(Problem): Count how many lines include "axes" and answer with that number only.

(Data):
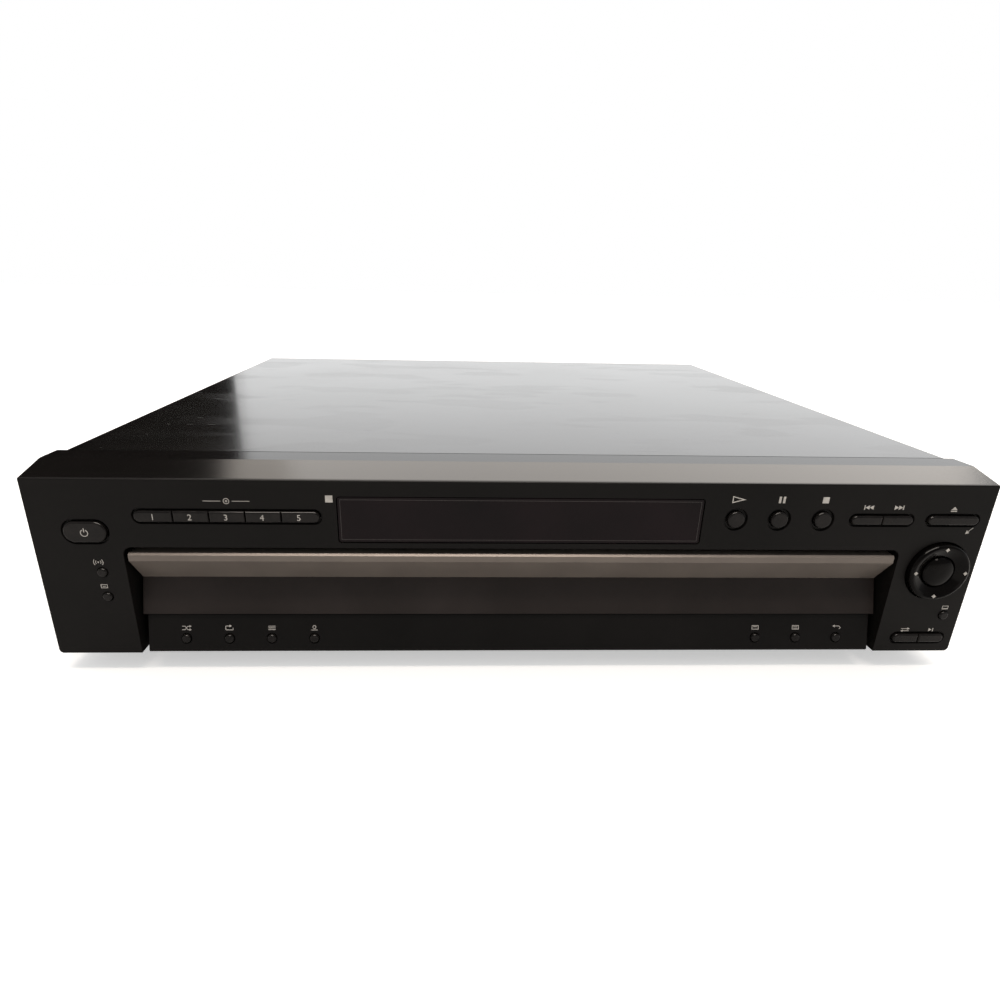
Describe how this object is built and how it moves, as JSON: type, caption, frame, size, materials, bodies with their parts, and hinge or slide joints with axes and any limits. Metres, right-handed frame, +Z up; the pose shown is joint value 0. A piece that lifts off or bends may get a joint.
* * *
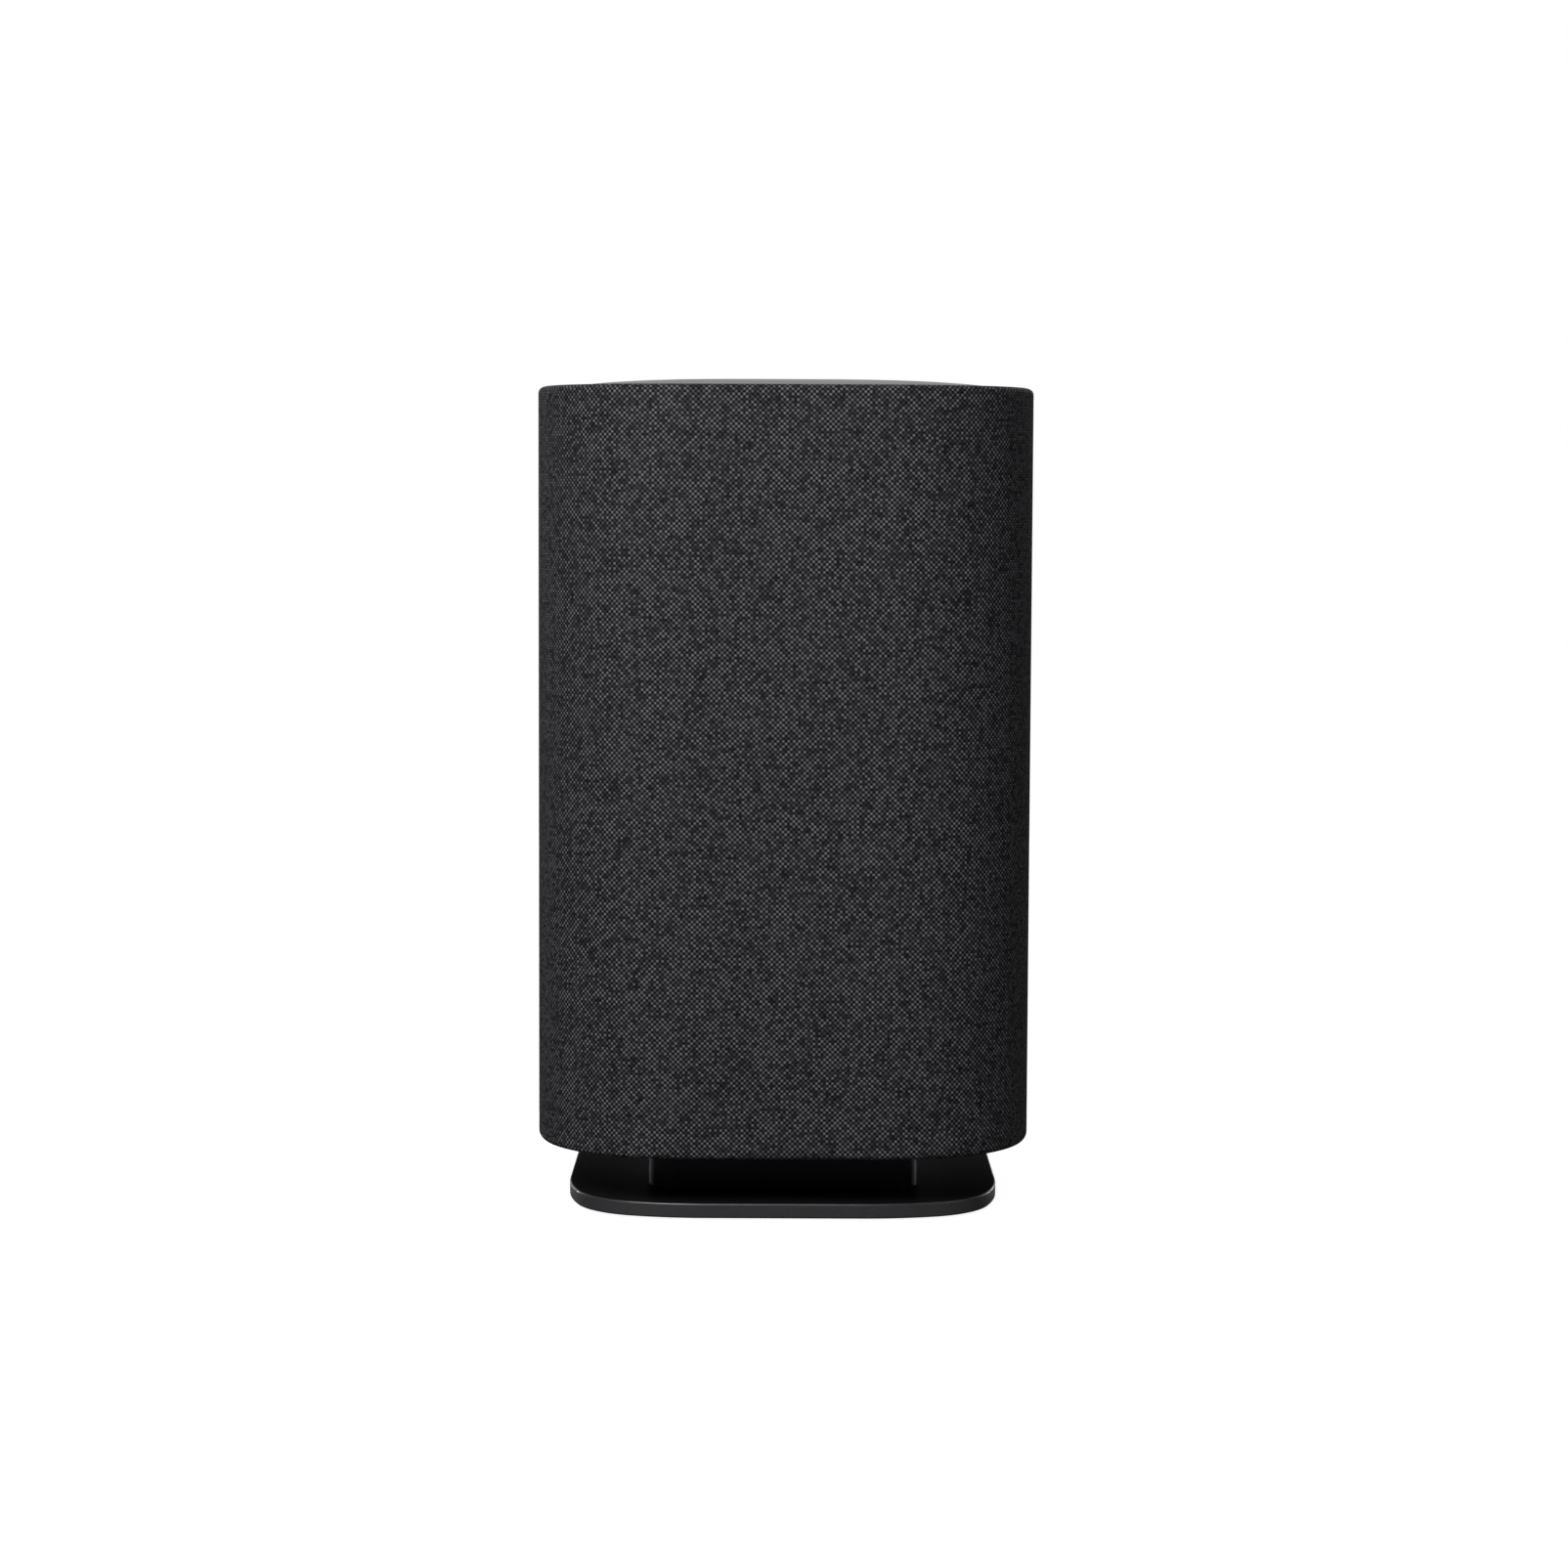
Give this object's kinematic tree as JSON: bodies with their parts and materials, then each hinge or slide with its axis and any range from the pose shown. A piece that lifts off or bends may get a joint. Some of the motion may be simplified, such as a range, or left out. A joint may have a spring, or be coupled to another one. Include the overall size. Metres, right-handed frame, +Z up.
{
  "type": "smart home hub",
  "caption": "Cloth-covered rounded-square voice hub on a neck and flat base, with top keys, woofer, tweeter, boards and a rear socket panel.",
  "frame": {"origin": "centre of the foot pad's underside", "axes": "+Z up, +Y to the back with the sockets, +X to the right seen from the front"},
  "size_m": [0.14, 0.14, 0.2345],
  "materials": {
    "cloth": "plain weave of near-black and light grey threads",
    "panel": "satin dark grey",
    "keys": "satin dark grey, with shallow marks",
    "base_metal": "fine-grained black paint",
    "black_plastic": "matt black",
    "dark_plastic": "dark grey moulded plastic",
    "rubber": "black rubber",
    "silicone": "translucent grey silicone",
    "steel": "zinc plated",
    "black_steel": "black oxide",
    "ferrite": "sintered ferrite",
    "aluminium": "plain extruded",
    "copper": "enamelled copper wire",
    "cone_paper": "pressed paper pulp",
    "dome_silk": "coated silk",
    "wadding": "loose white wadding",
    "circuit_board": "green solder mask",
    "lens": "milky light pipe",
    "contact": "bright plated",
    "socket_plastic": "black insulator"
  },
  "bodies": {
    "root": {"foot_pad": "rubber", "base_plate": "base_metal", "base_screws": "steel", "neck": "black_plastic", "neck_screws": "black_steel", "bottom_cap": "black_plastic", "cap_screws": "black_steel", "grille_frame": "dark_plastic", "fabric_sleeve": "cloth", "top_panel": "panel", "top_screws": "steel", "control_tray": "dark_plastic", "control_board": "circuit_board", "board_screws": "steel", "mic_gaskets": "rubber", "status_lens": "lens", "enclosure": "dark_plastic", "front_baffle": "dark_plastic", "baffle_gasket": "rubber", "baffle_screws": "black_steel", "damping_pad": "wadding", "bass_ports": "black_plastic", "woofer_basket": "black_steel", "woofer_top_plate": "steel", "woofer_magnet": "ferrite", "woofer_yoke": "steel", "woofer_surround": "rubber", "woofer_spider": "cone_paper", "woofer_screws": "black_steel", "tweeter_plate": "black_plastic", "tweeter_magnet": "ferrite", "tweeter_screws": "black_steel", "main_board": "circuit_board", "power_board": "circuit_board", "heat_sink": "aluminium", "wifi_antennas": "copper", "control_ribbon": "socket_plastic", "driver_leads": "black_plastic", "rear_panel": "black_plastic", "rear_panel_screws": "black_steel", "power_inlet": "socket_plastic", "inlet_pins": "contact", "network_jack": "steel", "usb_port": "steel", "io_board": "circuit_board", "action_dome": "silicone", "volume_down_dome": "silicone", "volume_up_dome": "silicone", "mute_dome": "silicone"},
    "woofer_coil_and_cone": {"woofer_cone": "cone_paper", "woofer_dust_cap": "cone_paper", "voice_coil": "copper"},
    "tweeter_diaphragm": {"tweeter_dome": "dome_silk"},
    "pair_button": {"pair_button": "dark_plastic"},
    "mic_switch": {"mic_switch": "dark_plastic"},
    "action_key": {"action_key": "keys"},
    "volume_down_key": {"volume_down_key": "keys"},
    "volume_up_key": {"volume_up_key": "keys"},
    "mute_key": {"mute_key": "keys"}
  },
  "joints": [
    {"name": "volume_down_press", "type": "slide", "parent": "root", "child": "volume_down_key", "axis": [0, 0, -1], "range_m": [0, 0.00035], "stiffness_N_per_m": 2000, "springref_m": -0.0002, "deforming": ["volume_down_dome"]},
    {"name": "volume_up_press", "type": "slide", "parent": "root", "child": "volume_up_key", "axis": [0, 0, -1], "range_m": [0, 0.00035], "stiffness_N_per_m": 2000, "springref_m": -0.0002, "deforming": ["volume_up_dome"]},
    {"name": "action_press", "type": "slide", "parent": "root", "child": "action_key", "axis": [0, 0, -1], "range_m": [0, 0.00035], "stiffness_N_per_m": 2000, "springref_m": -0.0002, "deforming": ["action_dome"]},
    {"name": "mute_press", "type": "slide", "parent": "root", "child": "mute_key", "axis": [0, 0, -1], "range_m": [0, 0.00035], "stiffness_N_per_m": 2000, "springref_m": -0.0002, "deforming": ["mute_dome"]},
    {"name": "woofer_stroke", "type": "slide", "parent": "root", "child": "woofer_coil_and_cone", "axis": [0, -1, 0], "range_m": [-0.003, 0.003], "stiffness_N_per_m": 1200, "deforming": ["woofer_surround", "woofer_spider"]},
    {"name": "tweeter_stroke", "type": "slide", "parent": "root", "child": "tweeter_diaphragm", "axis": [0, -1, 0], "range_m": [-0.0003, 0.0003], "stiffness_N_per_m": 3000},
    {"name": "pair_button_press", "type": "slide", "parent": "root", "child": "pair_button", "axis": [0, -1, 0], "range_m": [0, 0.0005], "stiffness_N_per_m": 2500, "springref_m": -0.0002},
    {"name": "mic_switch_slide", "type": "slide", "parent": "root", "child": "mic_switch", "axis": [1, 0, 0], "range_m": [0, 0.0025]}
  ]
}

(Answer to this problem): 2